• [TASK STATEMENT]: Below is a listing; reproduce each line of it exactly.
+ + + + +
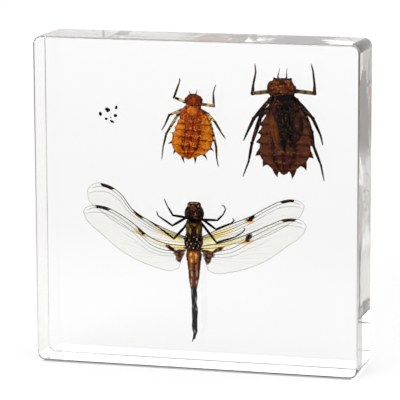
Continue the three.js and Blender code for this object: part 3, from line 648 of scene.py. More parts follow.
FORE_REAR = [[0, -1.4], [4, -2.9], [9, -4.4], [16, -5.7], [23, -5.7], [30, -4.5], [35.2, -3.0]]
HIND_REAR = [
    [-0.2, -1.8], [0.4, -4.6], [0.6, -7.4], [2.6, -9.0], [8, -9.7], [14.7, -9.4], [22, -7.9], [29, -4.9],
    [35.2, -2.0],
]
Wing = namedtuple("Wing", "side hinge sweep y front rear tip mark")
WINGS = {
    "left_forewing": Wing(-1, (2.6, 3.2), 24.2, -1.0, [
        [0, 0.8], [6.4, 0.2], [14, 0.1], [20.4, 1.0], [26.6, 4.1], [31.3, 4.7], [35.4, 3.4], [36.8, 1.5],
    ], FORE_REAR, [37.1, -0.2], (28.9, 34.0)),
    "right_forewing": Wing(1, (2.6, 3.2), 21.1, -1.0, [
        [0, 0.8], [5, 1.3], [12, 1.8], [18.8, 2.0], [25, 3.0], [29.5, 3.5], [34.2, 2.9], [36.6, 1.3],
    ], FORE_REAR, [37.5, -0.4], (30.2, 35.0)),
    "left_hindwing": Wing(-1, (2.6, 0.2), 16.4, -0.45, [
        [0, 0.8], [7.4, -0.8], [12.3, -0.6], [18.8, 1.8], [24.5, 3.5], [31.3, 4.2], [35.5, 2.9], [36.8, 1.5],
    ], HIND_REAR, [37.1, 0.1], (28.3, 33.8)),
    "right_hindwing": Wing(1, (2.6, 0.2), 14.1, -0.45, [
        [0, 0.8], [8.6, 0.6], [14.1, 1.2], [20, 2.2], [25.5, 3.3], [30.5, 4.0], [34.6, 3.1], [36.4, 1.8],
    ], HIND_REAR, [36.9, 0.1], (29.1, 34.0)),
}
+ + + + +
• [RESPONSE TO THIS TASK]:
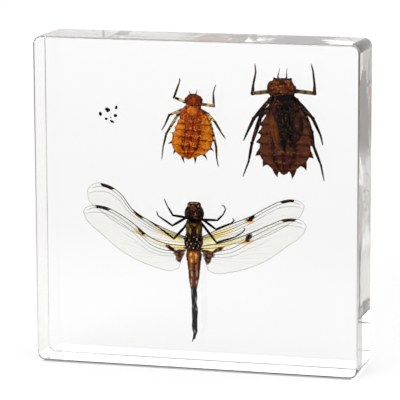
Continue the three.js and Blender code for this object: part 3, from line 648 of scene.py. More parts follow.
FORE_REAR = [[0, -1.4], [4, -2.9], [9, -4.4], [16, -5.7], [23, -5.7], [30, -4.5], [35.2, -3.0]]
HIND_REAR = [
    [-0.2, -1.8], [0.4, -4.6], [0.6, -7.4], [2.6, -9.0], [8, -9.7], [14.7, -9.4], [22, -7.9], [29, -4.9],
    [35.2, -2.0],
]
Wing = namedtuple("Wing", "side hinge sweep y front rear tip mark")
WINGS = {
    "left_forewing": Wing(-1, (2.6, 3.2), 24.2, -1.0, [
        [0, 0.8], [6.4, 0.2], [14, 0.1], [20.4, 1.0], [26.6, 4.1], [31.3, 4.7], [35.4, 3.4], [36.8, 1.5],
    ], FORE_REAR, [37.1, -0.2], (28.9, 34.0)),
    "right_forewing": Wing(1, (2.6, 3.2), 21.1, -1.0, [
        [0, 0.8], [5, 1.3], [12, 1.8], [18.8, 2.0], [25, 3.0], [29.5, 3.5], [34.2, 2.9], [36.6, 1.3],
    ], FORE_REAR, [37.5, -0.4], (30.2, 35.0)),
    "left_hindwing": Wing(-1, (2.6, 0.2), 16.4, -0.45, [
        [0, 0.8], [7.4, -0.8], [12.3, -0.6], [18.8, 1.8], [24.5, 3.5], [31.3, 4.2], [35.5, 2.9], [36.8, 1.5],
    ], HIND_REAR, [37.1, 0.1], (28.3, 33.8)),
    "right_hindwing": Wing(1, (2.6, 0.2), 14.1, -0.45, [
        [0, 0.8], [8.6, 0.6], [14.1, 1.2], [20, 2.2], [25.5, 3.3], [30.5, 4.0], [34.6, 3.1], [36.4, 1.8],
    ], HIND_REAR, [36.9, 0.1], (29.1, 34.0)),
}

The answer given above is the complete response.